Politics

Kaine Spent Inauguration Night Presiding Over Same-Sex Wedding

Couple wanted to cement union as they felt new administration puts LGBT rights in peril

Sen. Tim Kaine, D-Va., right, presided over the wedding of Dea Jones, center, and Shannon McLeod on Friday. (Courtesy Dea Jones and Sharon McLeod).

If he had his way, Sen. Tim Kaine, D-Va., would have been the one taking the oath of office to become vice president on Friday.

However, after attending the inauguration to watch his opponent Mike Pence become vice president, Kaine, who was Hillary Clinton's running mate, presided over the wedding of Dea Jones and Sharon McLeod — his first of a same-sex couple.

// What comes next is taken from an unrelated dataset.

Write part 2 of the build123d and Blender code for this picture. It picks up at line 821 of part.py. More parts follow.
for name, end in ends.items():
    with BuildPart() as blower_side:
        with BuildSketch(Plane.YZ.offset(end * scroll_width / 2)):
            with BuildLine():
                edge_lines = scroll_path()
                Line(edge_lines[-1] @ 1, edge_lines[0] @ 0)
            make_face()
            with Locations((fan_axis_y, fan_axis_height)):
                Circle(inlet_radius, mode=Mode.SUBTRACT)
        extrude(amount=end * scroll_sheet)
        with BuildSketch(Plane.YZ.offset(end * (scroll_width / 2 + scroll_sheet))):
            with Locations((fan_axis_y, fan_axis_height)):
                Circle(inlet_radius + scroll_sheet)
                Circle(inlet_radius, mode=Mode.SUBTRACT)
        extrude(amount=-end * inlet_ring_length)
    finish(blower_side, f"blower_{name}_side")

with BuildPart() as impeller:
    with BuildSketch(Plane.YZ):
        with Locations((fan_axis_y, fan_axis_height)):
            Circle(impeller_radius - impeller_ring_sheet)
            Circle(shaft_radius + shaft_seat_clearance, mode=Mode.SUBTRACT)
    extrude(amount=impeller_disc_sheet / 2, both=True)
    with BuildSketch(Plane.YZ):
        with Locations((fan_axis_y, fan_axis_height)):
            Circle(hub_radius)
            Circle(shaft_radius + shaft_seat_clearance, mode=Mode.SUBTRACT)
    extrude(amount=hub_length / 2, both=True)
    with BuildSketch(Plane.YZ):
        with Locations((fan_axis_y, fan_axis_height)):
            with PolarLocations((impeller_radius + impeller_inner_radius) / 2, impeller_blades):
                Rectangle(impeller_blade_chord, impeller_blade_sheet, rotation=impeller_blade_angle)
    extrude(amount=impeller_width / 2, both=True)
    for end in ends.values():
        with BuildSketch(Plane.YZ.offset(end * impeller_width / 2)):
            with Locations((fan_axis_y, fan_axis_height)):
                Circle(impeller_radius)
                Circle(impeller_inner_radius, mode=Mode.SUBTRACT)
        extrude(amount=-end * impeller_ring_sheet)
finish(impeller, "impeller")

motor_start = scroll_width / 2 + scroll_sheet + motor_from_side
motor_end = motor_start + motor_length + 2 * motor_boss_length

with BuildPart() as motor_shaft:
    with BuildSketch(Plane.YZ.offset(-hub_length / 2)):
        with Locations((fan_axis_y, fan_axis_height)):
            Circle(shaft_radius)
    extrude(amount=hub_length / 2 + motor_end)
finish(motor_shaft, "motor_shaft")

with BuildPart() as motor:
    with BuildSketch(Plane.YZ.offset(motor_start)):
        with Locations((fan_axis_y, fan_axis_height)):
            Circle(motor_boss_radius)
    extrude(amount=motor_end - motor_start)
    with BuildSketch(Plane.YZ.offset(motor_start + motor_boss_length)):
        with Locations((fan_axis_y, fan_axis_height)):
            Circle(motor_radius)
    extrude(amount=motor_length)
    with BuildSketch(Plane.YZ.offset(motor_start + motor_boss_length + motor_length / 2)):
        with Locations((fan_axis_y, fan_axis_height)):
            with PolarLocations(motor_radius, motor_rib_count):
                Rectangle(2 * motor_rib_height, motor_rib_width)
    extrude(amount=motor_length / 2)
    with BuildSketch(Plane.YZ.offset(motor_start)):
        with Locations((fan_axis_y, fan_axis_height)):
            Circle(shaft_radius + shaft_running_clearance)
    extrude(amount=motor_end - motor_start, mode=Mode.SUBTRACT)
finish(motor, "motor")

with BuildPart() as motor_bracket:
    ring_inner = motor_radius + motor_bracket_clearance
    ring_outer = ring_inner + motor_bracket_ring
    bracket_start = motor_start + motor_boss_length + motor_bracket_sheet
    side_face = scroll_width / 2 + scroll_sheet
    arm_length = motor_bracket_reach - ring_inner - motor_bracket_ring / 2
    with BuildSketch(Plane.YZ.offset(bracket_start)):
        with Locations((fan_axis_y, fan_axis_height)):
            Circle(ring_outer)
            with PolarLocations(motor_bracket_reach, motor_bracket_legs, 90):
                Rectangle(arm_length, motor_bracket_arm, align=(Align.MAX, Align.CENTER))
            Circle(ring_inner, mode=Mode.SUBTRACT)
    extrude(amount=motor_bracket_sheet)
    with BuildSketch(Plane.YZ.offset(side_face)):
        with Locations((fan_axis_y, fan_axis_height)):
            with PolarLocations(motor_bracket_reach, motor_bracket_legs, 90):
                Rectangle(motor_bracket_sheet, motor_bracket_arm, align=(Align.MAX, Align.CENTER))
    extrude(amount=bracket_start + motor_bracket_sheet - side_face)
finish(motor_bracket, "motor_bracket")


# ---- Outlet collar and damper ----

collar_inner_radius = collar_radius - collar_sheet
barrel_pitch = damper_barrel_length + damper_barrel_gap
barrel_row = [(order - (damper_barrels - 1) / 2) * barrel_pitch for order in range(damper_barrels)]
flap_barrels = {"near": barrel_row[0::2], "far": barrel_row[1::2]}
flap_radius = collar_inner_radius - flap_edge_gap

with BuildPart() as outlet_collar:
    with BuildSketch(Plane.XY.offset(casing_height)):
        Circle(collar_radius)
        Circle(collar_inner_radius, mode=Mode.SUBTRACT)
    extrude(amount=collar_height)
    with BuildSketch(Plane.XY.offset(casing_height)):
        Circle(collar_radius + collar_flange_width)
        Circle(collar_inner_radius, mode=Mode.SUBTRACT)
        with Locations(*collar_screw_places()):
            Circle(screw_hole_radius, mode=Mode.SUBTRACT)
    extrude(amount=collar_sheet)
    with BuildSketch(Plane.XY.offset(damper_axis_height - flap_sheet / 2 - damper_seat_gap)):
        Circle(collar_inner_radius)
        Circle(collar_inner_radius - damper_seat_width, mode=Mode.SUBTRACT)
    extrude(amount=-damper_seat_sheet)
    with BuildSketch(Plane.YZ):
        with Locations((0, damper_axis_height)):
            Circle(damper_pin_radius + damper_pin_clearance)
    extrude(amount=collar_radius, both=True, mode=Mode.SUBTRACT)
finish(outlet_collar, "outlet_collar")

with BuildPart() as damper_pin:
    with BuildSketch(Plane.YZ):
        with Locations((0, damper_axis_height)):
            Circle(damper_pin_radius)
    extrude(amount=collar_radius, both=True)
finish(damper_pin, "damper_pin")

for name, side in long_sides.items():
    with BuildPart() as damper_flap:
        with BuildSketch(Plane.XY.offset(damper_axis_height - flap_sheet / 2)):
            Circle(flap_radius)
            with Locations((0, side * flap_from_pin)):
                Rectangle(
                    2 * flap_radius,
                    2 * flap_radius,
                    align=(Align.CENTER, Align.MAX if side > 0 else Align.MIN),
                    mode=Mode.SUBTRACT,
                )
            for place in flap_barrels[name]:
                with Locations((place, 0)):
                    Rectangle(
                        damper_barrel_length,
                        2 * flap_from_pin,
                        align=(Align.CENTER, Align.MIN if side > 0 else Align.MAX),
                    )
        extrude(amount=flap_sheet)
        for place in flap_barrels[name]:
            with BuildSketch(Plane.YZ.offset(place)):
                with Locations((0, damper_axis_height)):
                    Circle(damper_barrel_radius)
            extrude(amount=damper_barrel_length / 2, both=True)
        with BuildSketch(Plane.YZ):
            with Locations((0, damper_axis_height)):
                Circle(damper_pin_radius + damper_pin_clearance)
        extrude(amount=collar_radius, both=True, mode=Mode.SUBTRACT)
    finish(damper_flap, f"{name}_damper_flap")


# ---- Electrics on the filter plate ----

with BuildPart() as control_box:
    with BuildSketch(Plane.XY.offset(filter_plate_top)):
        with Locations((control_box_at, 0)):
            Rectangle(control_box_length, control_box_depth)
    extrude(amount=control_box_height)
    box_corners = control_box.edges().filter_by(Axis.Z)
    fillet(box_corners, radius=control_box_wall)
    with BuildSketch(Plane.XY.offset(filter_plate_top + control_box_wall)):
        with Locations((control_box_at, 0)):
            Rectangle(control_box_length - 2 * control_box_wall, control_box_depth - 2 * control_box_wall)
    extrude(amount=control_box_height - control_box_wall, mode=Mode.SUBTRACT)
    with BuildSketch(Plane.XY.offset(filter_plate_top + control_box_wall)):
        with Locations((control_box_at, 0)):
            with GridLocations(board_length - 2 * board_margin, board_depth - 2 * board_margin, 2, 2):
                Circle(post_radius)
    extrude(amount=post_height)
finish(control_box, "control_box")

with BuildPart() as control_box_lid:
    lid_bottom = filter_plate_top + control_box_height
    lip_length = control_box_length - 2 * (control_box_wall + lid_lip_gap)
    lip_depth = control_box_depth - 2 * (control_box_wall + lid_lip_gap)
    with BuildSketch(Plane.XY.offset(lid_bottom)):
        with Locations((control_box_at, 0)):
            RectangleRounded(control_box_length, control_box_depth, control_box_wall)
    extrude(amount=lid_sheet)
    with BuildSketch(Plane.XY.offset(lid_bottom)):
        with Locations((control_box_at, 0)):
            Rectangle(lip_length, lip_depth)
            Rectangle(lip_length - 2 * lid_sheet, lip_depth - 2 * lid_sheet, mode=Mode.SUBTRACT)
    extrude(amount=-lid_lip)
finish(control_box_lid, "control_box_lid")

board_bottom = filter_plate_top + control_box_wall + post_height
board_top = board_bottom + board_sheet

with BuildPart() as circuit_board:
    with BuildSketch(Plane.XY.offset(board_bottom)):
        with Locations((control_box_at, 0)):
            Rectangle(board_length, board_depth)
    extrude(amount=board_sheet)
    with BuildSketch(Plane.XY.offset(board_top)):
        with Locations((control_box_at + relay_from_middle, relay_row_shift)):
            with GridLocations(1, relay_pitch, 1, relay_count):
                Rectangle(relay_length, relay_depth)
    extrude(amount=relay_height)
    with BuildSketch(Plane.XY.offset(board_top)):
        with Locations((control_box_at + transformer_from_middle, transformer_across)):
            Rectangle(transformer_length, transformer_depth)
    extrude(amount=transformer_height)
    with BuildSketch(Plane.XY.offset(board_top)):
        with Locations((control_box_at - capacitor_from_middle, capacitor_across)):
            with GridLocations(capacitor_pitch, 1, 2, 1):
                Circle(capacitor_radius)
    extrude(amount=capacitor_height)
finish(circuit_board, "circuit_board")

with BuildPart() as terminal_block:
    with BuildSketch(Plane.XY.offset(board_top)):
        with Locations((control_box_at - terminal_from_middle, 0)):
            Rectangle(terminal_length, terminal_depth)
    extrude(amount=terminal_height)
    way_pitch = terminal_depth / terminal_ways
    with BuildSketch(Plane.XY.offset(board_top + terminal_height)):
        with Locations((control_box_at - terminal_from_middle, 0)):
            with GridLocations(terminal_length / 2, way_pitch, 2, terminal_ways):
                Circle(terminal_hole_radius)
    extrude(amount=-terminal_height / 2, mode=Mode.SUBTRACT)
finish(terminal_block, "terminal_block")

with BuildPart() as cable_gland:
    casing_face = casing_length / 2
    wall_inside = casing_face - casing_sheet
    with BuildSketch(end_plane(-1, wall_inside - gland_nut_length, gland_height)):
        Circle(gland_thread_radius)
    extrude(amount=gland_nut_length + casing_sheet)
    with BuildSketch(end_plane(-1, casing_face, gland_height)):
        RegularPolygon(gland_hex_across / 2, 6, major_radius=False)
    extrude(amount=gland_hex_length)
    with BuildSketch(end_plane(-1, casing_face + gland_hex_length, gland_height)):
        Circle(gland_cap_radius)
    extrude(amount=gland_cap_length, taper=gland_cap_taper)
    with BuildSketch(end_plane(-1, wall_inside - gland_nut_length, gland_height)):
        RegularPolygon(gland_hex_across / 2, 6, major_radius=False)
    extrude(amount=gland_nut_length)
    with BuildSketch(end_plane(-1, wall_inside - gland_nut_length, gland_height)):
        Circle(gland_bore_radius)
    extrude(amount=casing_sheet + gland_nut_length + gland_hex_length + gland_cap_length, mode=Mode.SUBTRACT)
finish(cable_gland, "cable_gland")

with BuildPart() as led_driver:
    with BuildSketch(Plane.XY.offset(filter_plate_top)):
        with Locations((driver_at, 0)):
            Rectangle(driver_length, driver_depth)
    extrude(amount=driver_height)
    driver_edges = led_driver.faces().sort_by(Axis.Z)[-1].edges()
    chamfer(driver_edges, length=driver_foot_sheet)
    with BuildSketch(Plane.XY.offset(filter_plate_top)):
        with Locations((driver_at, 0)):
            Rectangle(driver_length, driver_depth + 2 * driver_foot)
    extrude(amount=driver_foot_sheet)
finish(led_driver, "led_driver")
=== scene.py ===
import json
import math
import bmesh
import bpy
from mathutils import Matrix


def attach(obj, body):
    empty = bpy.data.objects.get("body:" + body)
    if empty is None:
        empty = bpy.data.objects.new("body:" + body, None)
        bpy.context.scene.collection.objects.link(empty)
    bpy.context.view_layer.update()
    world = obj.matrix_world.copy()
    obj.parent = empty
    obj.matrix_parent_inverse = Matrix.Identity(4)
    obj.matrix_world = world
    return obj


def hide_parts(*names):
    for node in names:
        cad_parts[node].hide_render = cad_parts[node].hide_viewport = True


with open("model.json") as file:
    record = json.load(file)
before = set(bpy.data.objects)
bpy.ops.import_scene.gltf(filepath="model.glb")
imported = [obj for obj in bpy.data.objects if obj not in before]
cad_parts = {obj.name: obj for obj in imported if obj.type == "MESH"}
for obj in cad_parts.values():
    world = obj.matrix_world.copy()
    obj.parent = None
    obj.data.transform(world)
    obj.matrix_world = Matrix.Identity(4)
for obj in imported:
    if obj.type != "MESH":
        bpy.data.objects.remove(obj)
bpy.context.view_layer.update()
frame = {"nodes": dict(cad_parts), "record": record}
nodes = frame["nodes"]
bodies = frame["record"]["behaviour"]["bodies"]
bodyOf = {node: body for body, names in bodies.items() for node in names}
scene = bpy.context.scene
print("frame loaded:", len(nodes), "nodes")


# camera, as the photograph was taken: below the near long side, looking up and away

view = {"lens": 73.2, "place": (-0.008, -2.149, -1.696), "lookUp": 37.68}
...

McLeod and Jones, who are 64 and 61, respectively, met in 2000 and had a commitment ceremony in 2002, long before same-sex marriage became legal in most areas of the United States.

But after it was clear Donald Trump would become president, the Kentucky couple decided to act fast.

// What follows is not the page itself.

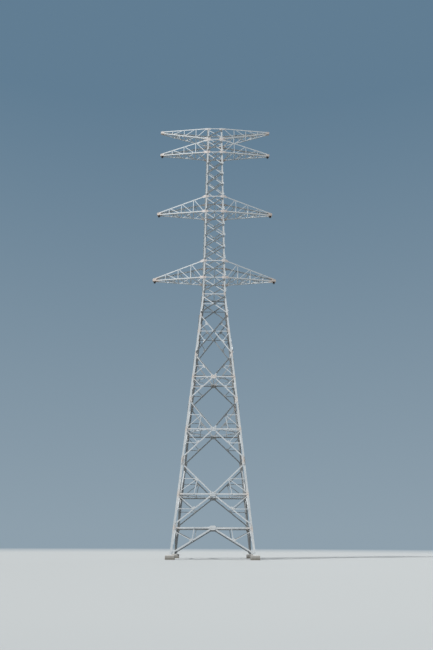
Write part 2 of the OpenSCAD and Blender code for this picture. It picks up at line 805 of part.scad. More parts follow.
// Hanger plates bolted under the tips of the six conductor arms
module hanger(i) {
    z = arm_levels[i][0] - chord_s / 2 - plate_t;
    w = hanger_w / 2;
    translate([-arm_spans[i] + hanger_in, 0, z]) {
        translate([-w, -hanger_foot_w / 2, -plate_t])
            cube([hanger_w, hanger_foot_w, plate_t]);
        difference() {
            rotate([90, 0, 0])
                linear_extrude(hanger_t, center = true)
                    polygon([
                        [-w, -plate_t / 2], [-w, -hanger_h * 0.55], [-w / 2, -hanger_h],
                        [w / 2, -hanger_h], [w, -hanger_h * 0.55], [w, -plate_t / 2]
                    ]);
            translate([0, 0, hanger_hole_z - hanger_h])
                rotate([90, 0, 0])
                    cylinder(d = hanger_hole_d, h = 2 * hanger_t, center = true, $fn = 40);
        }
    }
}

module hanger_plates() {
    color(dark_metal)
        both_hands()
            for (i = [0:2])
                hanger(i);
}

// Concrete heads of the foundations, cast round the leg ends
module pier_heads() {
    w = pier_w / 2;
    b = pier_bevel;
    outline = [[-w, 0], [w, 0], [w, pier_h - b], [w - b, pier_h], [b - w, pier_h], [-w, pier_h - b]];
    off = width(pier_h / 2) / 2 - leg_a_s / 3;
    color(concrete)
        for (k = [0:3])
            rotate([0, 0, 90 * k])
                difference() {
                    translate([-off, -off, 0])
                        intersection() {
                            rotate([90, 0, 0])
                                linear_extrude(pier_w, center = true)
                                    polygon(outline);
                            rotate([90, 0, 90])
                                linear_extrude(pier_w, center = true)
                                    polygon(outline);
                        }
                    leg_layer(stub_z, pier_h + leg_a_s, leg_a_s, 0, leg_a_t, body_lean);
                }
}

pier_heads();
for (k = [0:3]) {
    body_leg(k);
    cage_leg(k);
    base_bracing(k);
    lower_bracing(k);
    middle_bracing(k);
    upper_bracing(k);
    cage_bracing(k);
}
leg_splices();
for (i = [0:4])
    plan_bracing(i);
for (i = [0:3], h = [0, 1])
    arm(i, h);
hanger_plates();
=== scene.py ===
import math
import random

import bmesh
import bpy
from mathutils import Matrix, Vector


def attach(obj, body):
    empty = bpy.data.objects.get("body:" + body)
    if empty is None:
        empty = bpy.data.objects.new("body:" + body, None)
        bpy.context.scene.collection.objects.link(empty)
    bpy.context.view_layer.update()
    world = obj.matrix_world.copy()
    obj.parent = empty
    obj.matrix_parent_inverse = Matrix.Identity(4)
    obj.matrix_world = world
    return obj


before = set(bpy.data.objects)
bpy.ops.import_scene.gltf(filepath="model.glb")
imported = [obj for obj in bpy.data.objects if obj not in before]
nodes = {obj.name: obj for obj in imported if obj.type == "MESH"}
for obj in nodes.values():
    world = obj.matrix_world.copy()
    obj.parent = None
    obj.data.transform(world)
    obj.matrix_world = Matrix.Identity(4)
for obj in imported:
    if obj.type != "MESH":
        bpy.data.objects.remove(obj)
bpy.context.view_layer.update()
random.seed(36)
bpy.ops.object.select_all(action="DESELECT")
print("frame loaded:", len(nodes), "nodes")


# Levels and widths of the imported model, in metres
tower = {
    "baseWidth": 5.96, "waistWidth": 1.85, "topWidth": 1.265,
    "gussetFootZ": 0.316, "footZ": 0.408, "baseRingZ": 2.095, "spliceZ": 6.775,
    "waistRingZ": 20.1695, "waistZ": 20.215, "topZ": 36.0,
    "panels": [  # lower gusset edge, diagonals' lower end, horizontal, upper end, upper gusset edge
        (2.1415, 2.345, 4.39565, 6.53, 6.771),
        (6.779, 7.02, 9.0829, 11.23, 11.355),
        (11.363, 11.48, 13.146, 14.88, 15.005),
    ],
    "crossedPanels": [(15.13, 18.275), (18.525, 19.935)],
    "armLevels": [(21.635, 23.13), (27.71, 29.14), (33.54, 34.79), (34.91, 35.94)],
    "cageRings": [21.635, 23.13, 27.71, 29.14, 33.54, 34.85, 35.94],
    "tierBays": 4, "crossGap": 0.171,
}
legWide = {"lower": 0.160, "upper": 0.140, "cage": 0.130}
legThick = {"lower": 0.014, "upper": 0.012, "cage": 0.010}
horizontals = {"ring": (0.085, 0.007), "belt": (0.100, 0.008), "tie": (0.075, 0.006)}  # width and thickness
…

“We hadn’t been in a hurry to make it legal,” McLeod said. “We really were hoping to do it as soon as we could before the Trump administration.”

Jones’ brother is friends with Kaine and the senator and his staff were the ones who picked Inauguration Day as a possible date.

“How wonderful it would be on Jan 20th it would be to offer love and light by Sharon and I committing ourselves to each other,” Jones said.

The timing also worked out well since many people were in Virginia and the Washington area for the Women's March on Washington the day after.

Kaine was not immediately available for comment but he tweeted a photo of the ceremony afterward.

Jones said it is important for same-sex couples not to delay marriage if they find the person they love.

“Who knows what the future will bring. We’re not on the path I was hoping for,” Jones said. “We would rather just secure our rights a married couple.”